**Written exercise:** Write the material out again exactly as it stands.

**Material provided:**
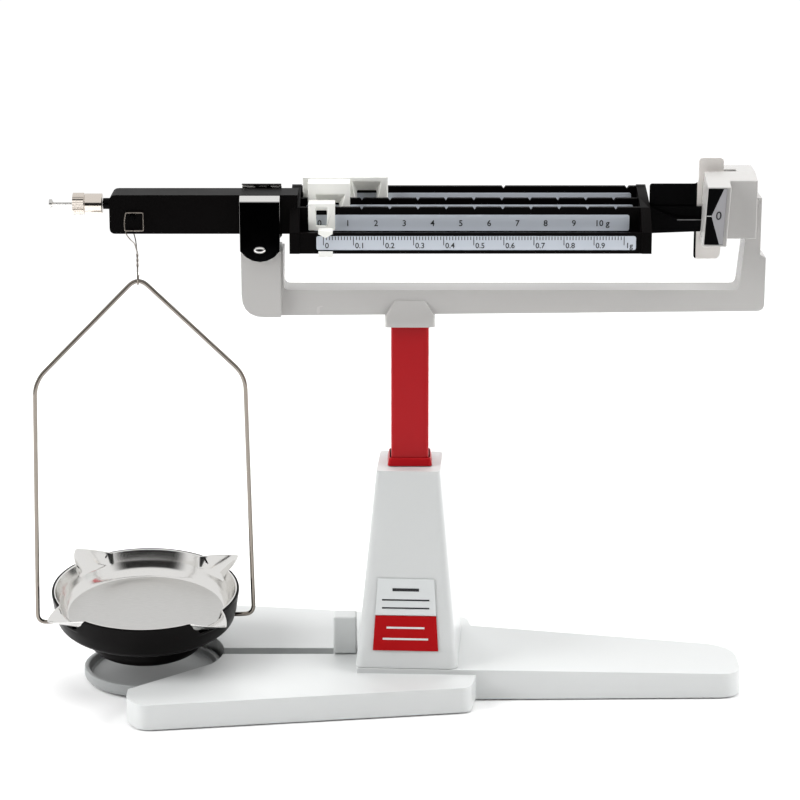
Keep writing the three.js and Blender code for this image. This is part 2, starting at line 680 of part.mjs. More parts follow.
// ---------- hanging assembly ----------
function tube(curve, radius, steps, sides = 8) {
  const section = new THREE.Shape();
  for (let i = 0; i < sides; i += 1) {
    const angle = 2 * Math.PI * i / sides;
    const [x, y] = [radius * Math.cos(angle), radius * Math.sin(angle)];
    i === 0 ? section.moveTo(x, y) : section.lineTo(x, y);
  }
  section.closePath();
  return new THREE.ExtrudeGeometry(section, { steps, bevelEnabled: false, extrudePath: curve });
}

function smoothCurve(points) {
  return new THREE.CatmullRomCurve3(points.map((p) => new THREE.Vector3(...p)), false, 'centripetal');
}

// Wire bent in the XZ plane, with rounded corners.
function bentWire(points, radii) {
  const path = new THREE.CurvePath();
  const corners = points.map(([x, z]) => new THREE.Vector3(x, 0, z));
  let from = corners[0];
  for (let i = 1; i < corners.length - 1; i += 1) {
    const corner = corners[i];
    const toward = (other) => other.clone().sub(corner).normalize().multiplyScalar(radii[i]).add(corner);
    const [start, end] = [toward(corners[i - 1]), toward(corners[i + 1])];
    path.add(new THREE.LineCurve3(from, start));
    path.add(new THREE.QuadraticBezierCurve3(start, corner, end));
    from = end;
  }
  path.add(new THREE.LineCurve3(from, corners[corners.length - 1]));
  return path;
}

function bail() {
  const { foot, inner, footZ, shoulder, shoulderZ, apexZ } = BAIL;
  const points = [[-inner, footZ], [-foot, footZ], [-shoulder, shoulderZ], [0, apexZ],
    [shoulder, shoulderZ], [foot, footZ], [inner, footZ]];
  return tube(bentWire(points, [0, 5, 8, 7, 8, 5, 0]), BAIL_WIRE, 96, 8);
}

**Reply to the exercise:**
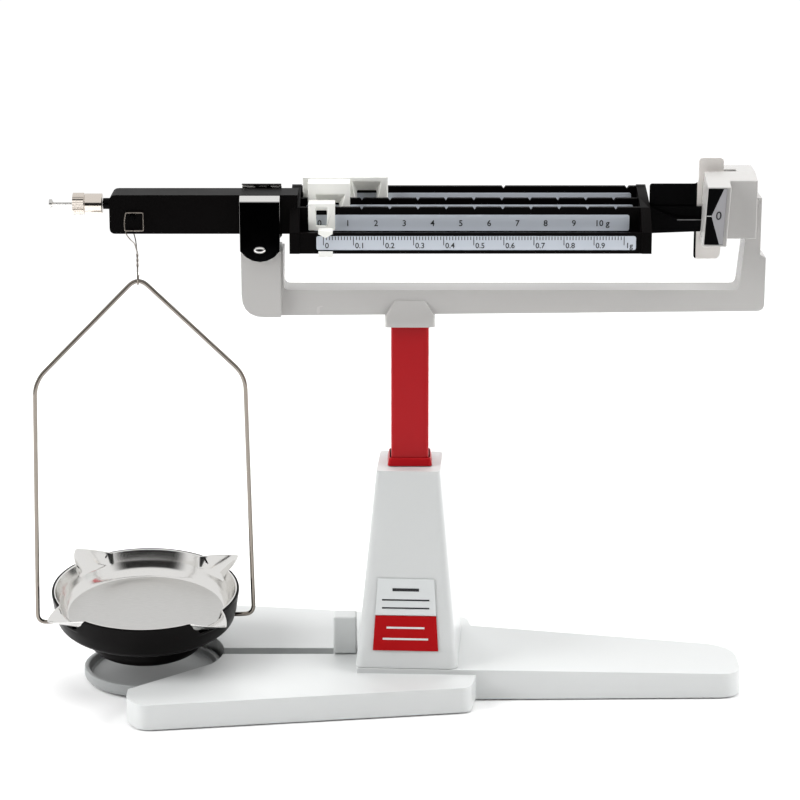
Keep writing the three.js and Blender code for this image. This is part 2, starting at line 680 of part.mjs. More parts follow.
// ---------- hanging assembly ----------
function tube(curve, radius, steps, sides = 8) {
  const section = new THREE.Shape();
  for (let i = 0; i < sides; i += 1) {
    const angle = 2 * Math.PI * i / sides;
    const [x, y] = [radius * Math.cos(angle), radius * Math.sin(angle)];
    i === 0 ? section.moveTo(x, y) : section.lineTo(x, y);
  }
  section.closePath();
  return new THREE.ExtrudeGeometry(section, { steps, bevelEnabled: false, extrudePath: curve });
}

function smoothCurve(points) {
  return new THREE.CatmullRomCurve3(points.map((p) => new THREE.Vector3(...p)), false, 'centripetal');
}

// Wire bent in the XZ plane, with rounded corners.
function bentWire(points, radii) {
  const path = new THREE.CurvePath();
  const corners = points.map(([x, z]) => new THREE.Vector3(x, 0, z));
  let from = corners[0];
  for (let i = 1; i < corners.length - 1; i += 1) {
    const corner = corners[i];
    const toward = (other) => other.clone().sub(corner).normalize().multiplyScalar(radii[i]).add(corner);
    const [start, end] = [toward(corners[i - 1]), toward(corners[i + 1])];
    path.add(new THREE.LineCurve3(from, start));
    path.add(new THREE.QuadraticBezierCurve3(start, corner, end));
    from = end;
  }
  path.add(new THREE.LineCurve3(from, corners[corners.length - 1]));
  return path;
}

function bail() {
  const { foot, inner, footZ, shoulder, shoulderZ, apexZ } = BAIL;
  const points = [[-inner, footZ], [-foot, footZ], [-shoulder, shoulderZ], [0, apexZ],
    [shoulder, shoulderZ], [foot, footZ], [inner, footZ]];
  return tube(bentWire(points, [0, 5, 8, 7, 8, 5, 0]), BAIL_WIRE, 96, 8);
}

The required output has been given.